A panopticon should remind its prisoners that they are constantly under surveillance. This doesn’t mean that they have to be constantly surveilled. Bentham suggests covering the windows of the central towers with venetian blinds. If the prisoners cannot see whether the tower is occupied, they cannot know whether they are being watched. All they know is that they might be. He suggests replacing the doors in the tower with zig-zagged corridors so that the sound of a door opening or a gleam of light from behind a door cannot betray the guard.

Today, jailers have access to an even better panoptic instrument: the CCTV camera. A CCTV camera can watch a prisoner 24-7. Their recordings can even be retroactively watched if there is reason to believe that the prisoner has misbehaved. The modern prisoner is not only watched by the people of the present: he is watched by the people of the future.

V. MODERN PUNISHMENT

The Ancien Régime kings, the revolutionary reformers, and the Enlightenment statesmen all had a philosophy behind their penal systems. The kings wanted to take revenge on criminals, the revolutionaries wanted to deter crime, and the Enlightenment statesmen wanted to rehabilitate criminals into well-adjusted factory workers. While their penal systems were strange, they were clearly directed towards a goal. Can modernity say the same?

Any modern philosophy of punishment probably centers on rehabilitation. Even the strictest advocates of deterrence will grudgingly admit, when pressed, that prisoners should leave prison better adjusted to society than when they arrive. Prison, however, seems to be very bad at doing this. Perhaps a penal system from the early industrial revolution designed to transform delinquents into obedient factory workers is not the best way to create well-adjusted information-age citizens.

What might a modern penal system look like? It might explicitly acknowledge the medical nature of rehabilitation. It might replace jails and jailors with mental institutions and psychologists. It might parole its patients when they seem re-adjusted instead of letting them spend their time uselessly in prison.

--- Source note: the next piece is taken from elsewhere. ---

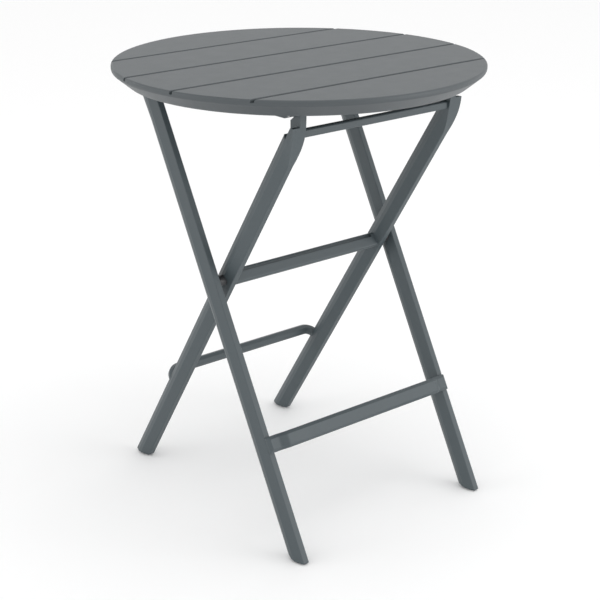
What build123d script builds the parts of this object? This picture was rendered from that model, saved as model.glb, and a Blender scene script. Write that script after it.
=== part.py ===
from build123d import *
import os
from math import copysign, cos, radians, sin, sqrt, tan

# Folding round bistro table, in millimetres. +Z is up and the floor is Z = 0. The origin lies on
# the floor under the centre of the round top. Crossbars run along X, and the front is at -Y.
# Two crossing leg frames turn on one pivot line: the outer frame leans to the back going up and
# the inner frame leans to the front. Right-hand pieces stand at +X, left-hand ones at -X.

# Round top
TOP_RADIUS = 300.0
TABLE_HEIGHT = 740.0
DECK_UNDERSIDE = 732.0
RIM_BOTTOM = 712.4
RIM_LIP_RADIUS = 276.0
RIM_FLAT_RADIUS = 269.7
RIM_ROOT_RADIUS = 245.6
RIM_EDGE_ROUND = 3.0
RIM_CREASE_ROUND = 5.0
RIM_BAND_BOTTOM = 731.9
GROOVE_PITCH = 121.0
GROOVE_HALF_TOP = 4.0
GROOVE_HALF_BOTTOM = 2.8
GROOVE_SHOULDER = 738.6
GROOVE_SHOULDER_ROUND = 2.6
GROOVE_FLOOR = 734.6
RIB_THICKNESS = 4.0
RIB_BOTTOM = 716.0
RIB_REACH = 262.0
LONG_RIBS_AT = (-130, -65, 65, 130)
CROSS_RIBS = ((-121, 220), (0, 250), (121, 170))

# Legs: one faceted section, 22 across its side ridges and about 33 in the plane of the frame
RIDGE_HALF = 11.0
SHOULDER_HALF = 10.0
SHOULDER_BACK = 7.3
NOSE_HALF = 5.3
NOSE_BACK = 17.0
NOSE_FRONT = 16.3
LEG_EDGE_ROUND = 1.6
LEG_BOTTOM = 1.5
FOOT_ROUND_TALL = 3.6
FOOT_ROUND_TOE = 4.0
FOOT_ROUND_HEEL = 2.5
FOOT_ROUND_SIDE = 3.0
FOOT_SEAM = 0.03
OUTER_X = 192.8
OUTER_FOOT_Y = -232.3
OUTER_LEAN = 28.15
OUTER_TOP = 705.0
INNER_X = 161.5
INNER_FOOT_Y = 248.2
INNER_LEAN = -32.7
FOOT_PAD_SHIFT = 1.0
NECK_FROM = 752.0
NECK_TO = 812.0
NECK_RIDGE_GROWTH = 1.5
NECK_NOSE_GROWTH = 7.0
NECK_FRONT_RADIUS = 150.0
NECK_FRONT_TOP = 705.0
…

A medico-penal system must answer complicated questions. Is it right to release a murderer after a few months if he seems to be fully rehabilitated? Should a thief be jailed for years if he shows no sign of improvement? Should ex-prisoners be monitored to prevent them from relapsing? What values should be inculcated in prisoners?

Would a medico-penal system really work? Probably not. Medical institutionalization seems to have had limited success. It would be nice, however, to have a penal system designed for a particular objective. At the moment, our penal system neither rehabilitates nor deters crime. It wouldn’t even provide a king with cathartic revenge! Perhaps it is time to imagine a new penal system which better reflects modern ideas about punishment.